Question 2: Create a table that outlines the values of each of your control signals with respect to the current instruction. In the first column, include a row for each output signal your control unit will have. Label the top of each other column by the instruction(s). Fill in the table with the values of the control output signals for each intruction or group of instructions. If you recognize that a group of instructions share the same sontrol signal output values, you may consolidate them into a single column to save space.

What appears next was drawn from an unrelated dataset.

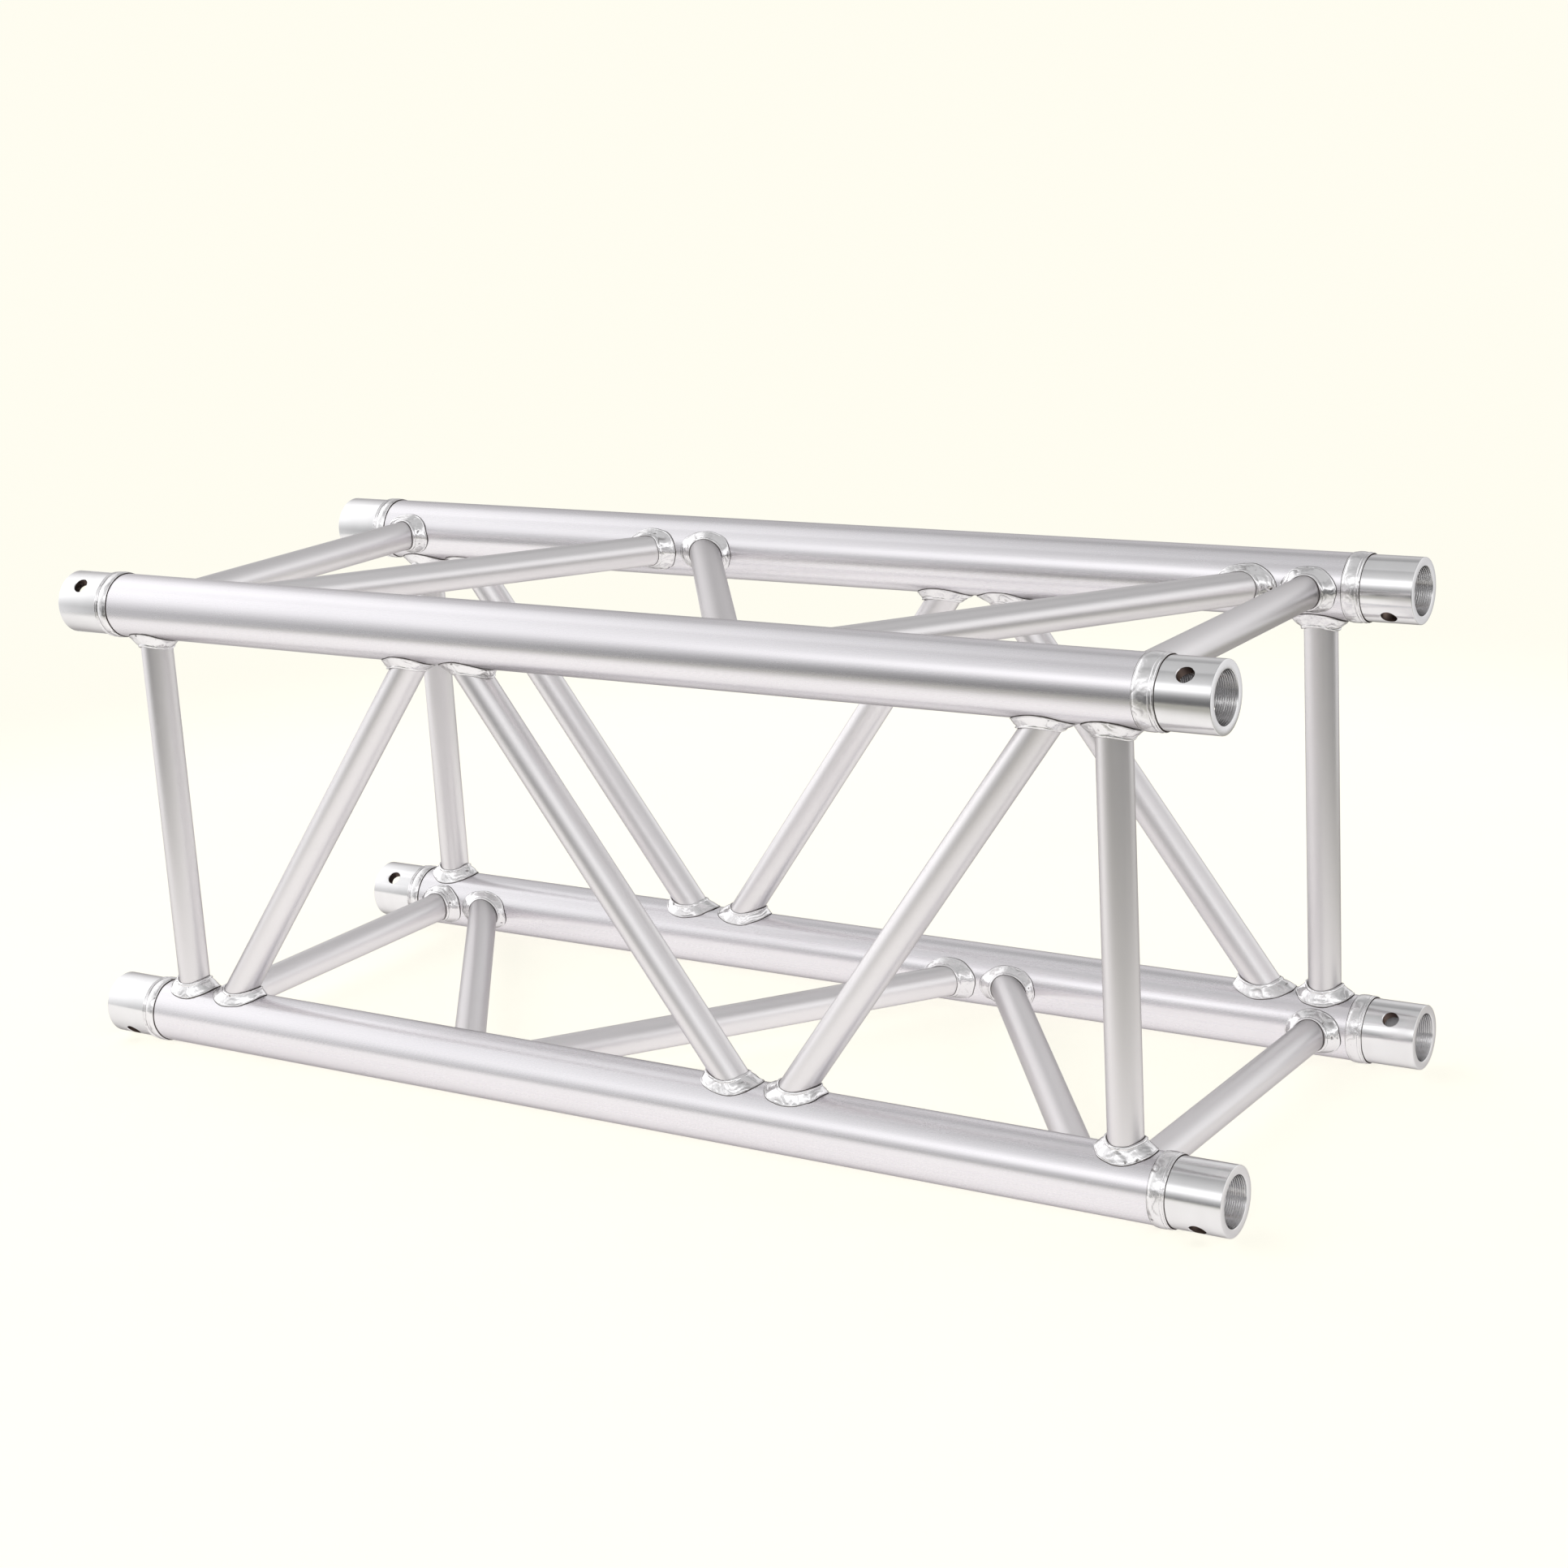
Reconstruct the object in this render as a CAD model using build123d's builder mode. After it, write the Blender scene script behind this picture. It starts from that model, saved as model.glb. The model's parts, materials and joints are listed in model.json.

Testing The Whole Processor

In order to simulate the programs you will create for this lab, you should follow the same instructions you used for Lab 3. Namely, you should remember to set the INIT_PROGRAM parameter for the instruction ROM and data memory.

Cross-Compiler

A cross-compiler has been created for you and is located on ieng6.ucsd.edu. Many of you already have accounts to this machine, so you can use your regular username and password. If you do not have an account, please contact us on the staff mailing list.

After you have logged into the ieng6.ucsd.edu, run the following commands:

$ prep cs141s
$ mkdir cse141L
$ cd cse141L
$ wget http://cseweb.ucsd.edu/classes/sp13/cse141L-a/Media/lab4/lab4-files.zip
$ unzip lab4-files.zip
$ ls

This will download and extract the files you will need for this lab. Here is a listing of the important files. Take a look around at what is going on in each file.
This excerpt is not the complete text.